Problem: Give again, word for word, only the lines from the one containing "Break this object" through the final line.

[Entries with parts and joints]
####

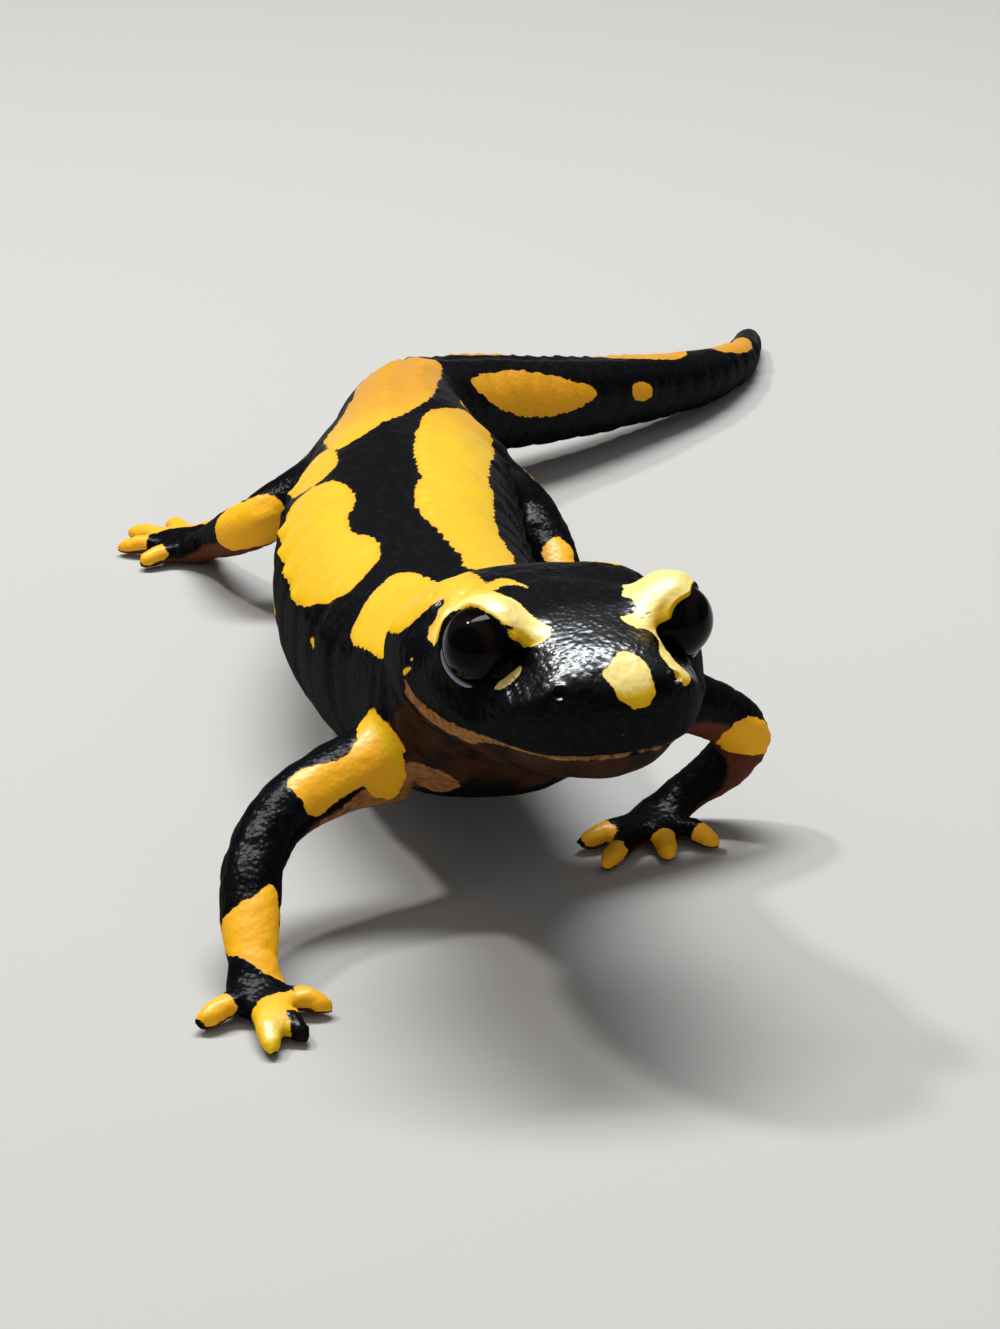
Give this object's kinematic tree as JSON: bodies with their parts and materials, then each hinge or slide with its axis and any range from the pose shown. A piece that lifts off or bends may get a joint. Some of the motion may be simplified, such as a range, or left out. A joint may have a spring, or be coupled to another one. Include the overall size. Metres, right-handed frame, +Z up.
{
  "type": "fire salamander model",
  "caption": "Still life-size model of a fire salamander, black with yellow patches, walking with its head raised.",
  "frame": {"origin": "on the floor, under the middle of the animal's bounding box", "axes": "+Z up; +Y from the snout to the tail, so the snout points to -Y; +X to the animal's left"},
  "size_m": [0.0651, 0.1689, 0.0324],
  "materials": {
    "skin_black": "moist glossy black skin",
    "skin_yellow": "moist satin yellow skin",
    "throat_brown": "satin brown-ochre skin",
    "eye_black": "wet glossy black"
  },
  "bodies": {
    "root": {"head": "skin_black", "lower_jaw": "throat_brown", "eye_left": "eye_black", "eye_right": "eye_black", "neck": "skin_black", "trunk": "skin_black", "tail_root": "skin_black", "tail_middle": "skin_black", "tail_tip": "skin_black", "upper_arm_right": "skin_yellow", "forearm_right": "skin_black", "hand_right": "skin_yellow", "thigh_right": "skin_yellow", "shank_right": "skin_black", "foot_right": "skin_yellow", "upper_arm_left": "skin_yellow", "forearm_left": "skin_black", "hand_left": "skin_yellow", "thigh_left": "skin_yellow", "shank_left": "skin_black", "foot_left": "skin_yellow"}
  },
  "joints": []
}
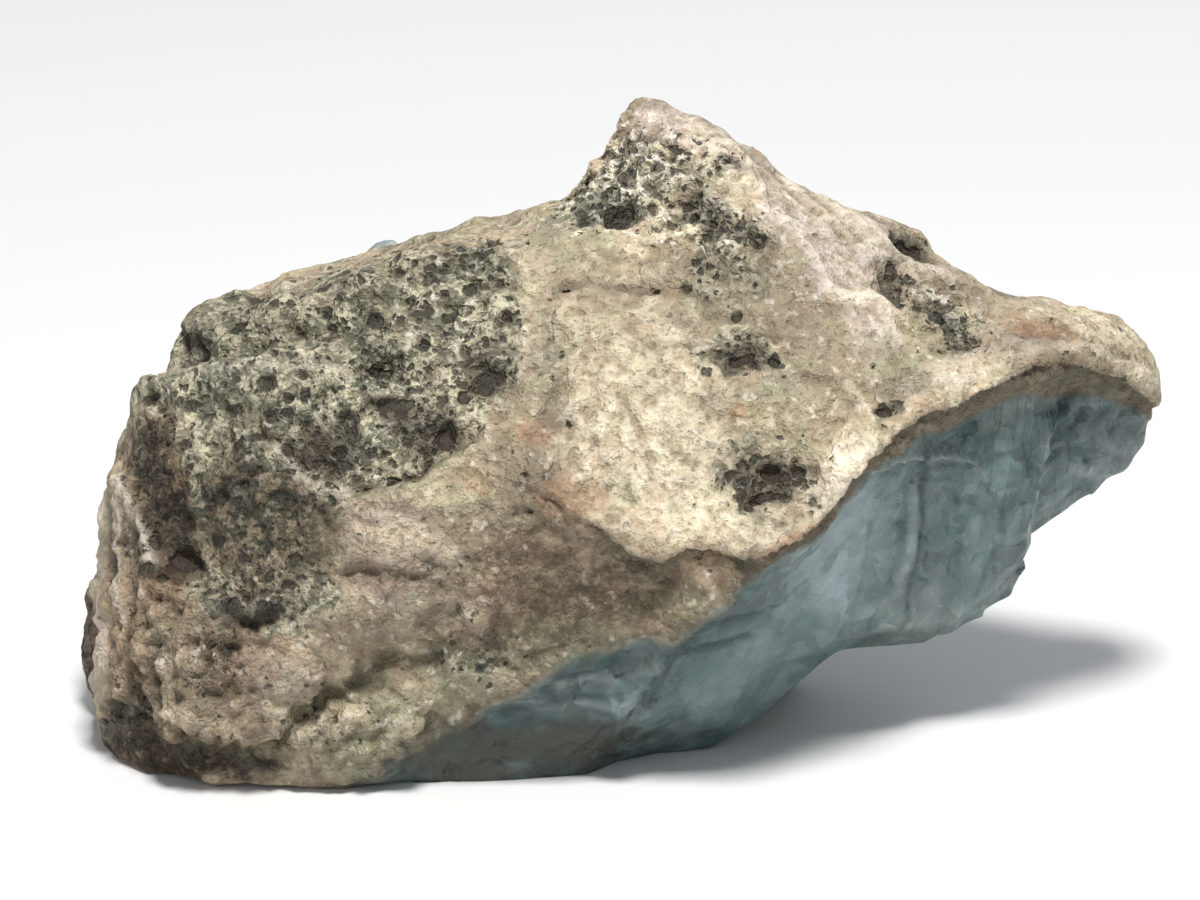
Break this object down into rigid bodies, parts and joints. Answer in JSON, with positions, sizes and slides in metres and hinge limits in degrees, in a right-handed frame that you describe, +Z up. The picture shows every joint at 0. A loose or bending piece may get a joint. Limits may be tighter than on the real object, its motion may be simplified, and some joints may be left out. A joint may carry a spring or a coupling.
{
  "type": "raw larimar",
  "caption": "Rough lump of larimar (blue pectolite) with a speckled basalt rind and a stepped blue broken face; stands on its flattened base.",
  "frame": {"origin": "on the surface the stone rests on, under the middle of its box", "axes": "+X along the stone's length, from the blunt end to the thin wing; +Y from the rind face to the broken back; +Z up, standing on its base"},
  "size_m": [0.0638, 0.0322, 0.0354],
  "materials": {
    "larimar": "matte weathered basalt rind, satin broken pectolite"
  },
  "bodies": {
    "root": {"larimar_stone": "larimar"}
  },
  "joints": []
}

####

Result of the task:
Break this object down into rigid bodies, parts and joints. Answer in JSON, with positions, sizes and slides in metres and hinge limits in degrees, in a right-handed frame that you describe, +Z up. The picture shows every joint at 0. A loose or bending piece may get a joint. Limits may be tighter than on the real object, its motion may be simplified, and some joints may be left out. A joint may carry a spring or a coupling.
{
  "type": "raw larimar",
  "caption": "Rough lump of larimar (blue pectolite) with a speckled basalt rind and a stepped blue broken face; stands on its flattened base.",
  "frame": {"origin": "on the surface the stone rests on, under the middle of its box", "axes": "+X along the stone's length, from the blunt end to the thin wing; +Y from the rind face to the broken back; +Z up, standing on its base"},
  "size_m": [0.0638, 0.0322, 0.0354],
  "materials": {
    "larimar": "matte weathered basalt rind, satin broken pectolite"
  },
  "bodies": {
    "root": {"larimar_stone": "larimar"}
  },
  "joints": []
}